10. In the event either party to this Agreement shall have to seek enforcement of this Agreement, the prevailing party shall be entitled to an award of reasonable attorneys' fees and costs.
11. In the event of any ambiguity in the interpretation of this Agreement, each party hereto shall be deemed to have shared equally in the drafting of this Agreement and, therefore, no term, clause or provision shall be construed against either party as the drafter of this Agreement.
12. This Agreement constitutes the entire agreement and understanding between the parties with respect to the subject matter hereof, and there are no other agreements, representations, or warranties between the parties other than those contained herein.

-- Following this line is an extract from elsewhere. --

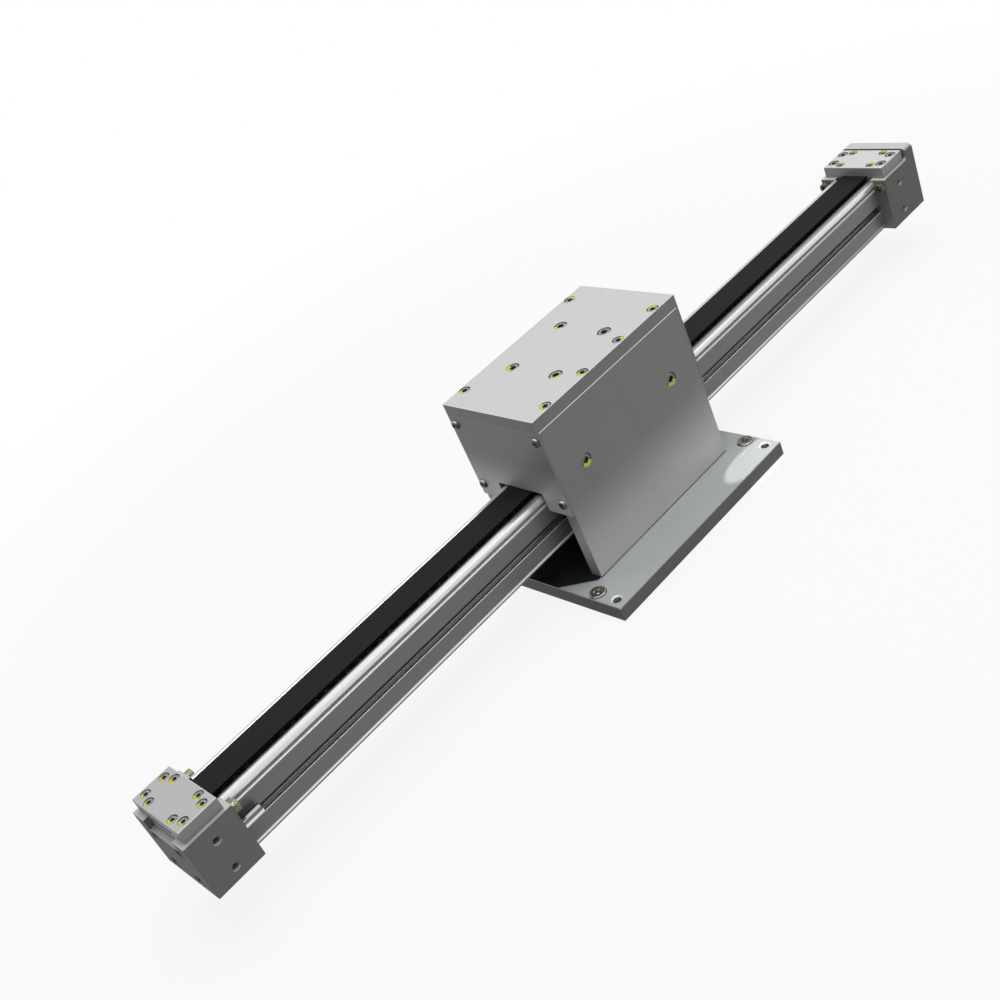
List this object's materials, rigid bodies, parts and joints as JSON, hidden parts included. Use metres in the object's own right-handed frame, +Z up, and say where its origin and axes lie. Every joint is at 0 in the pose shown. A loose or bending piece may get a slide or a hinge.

13. This Agreement may not be changed, altered or modified, and no condition or other performance owed may be waived or excused, except by prior written agreement of the parties.
14. This Agreement shall be governed by the applicable provisions of the Bankruptcy Code and the laws of the State of California.
STIPULATION FOR DISMISSAL PURSUANT TO FCRP 41(a)
The parties to the above-captioned adversary proceeding hereby stipulate that this case be dismissed with prejudice pursuant to Federal Rule of Civil Procedure 41(a)(1), with each party to bear its own fees and costs incurred in this action.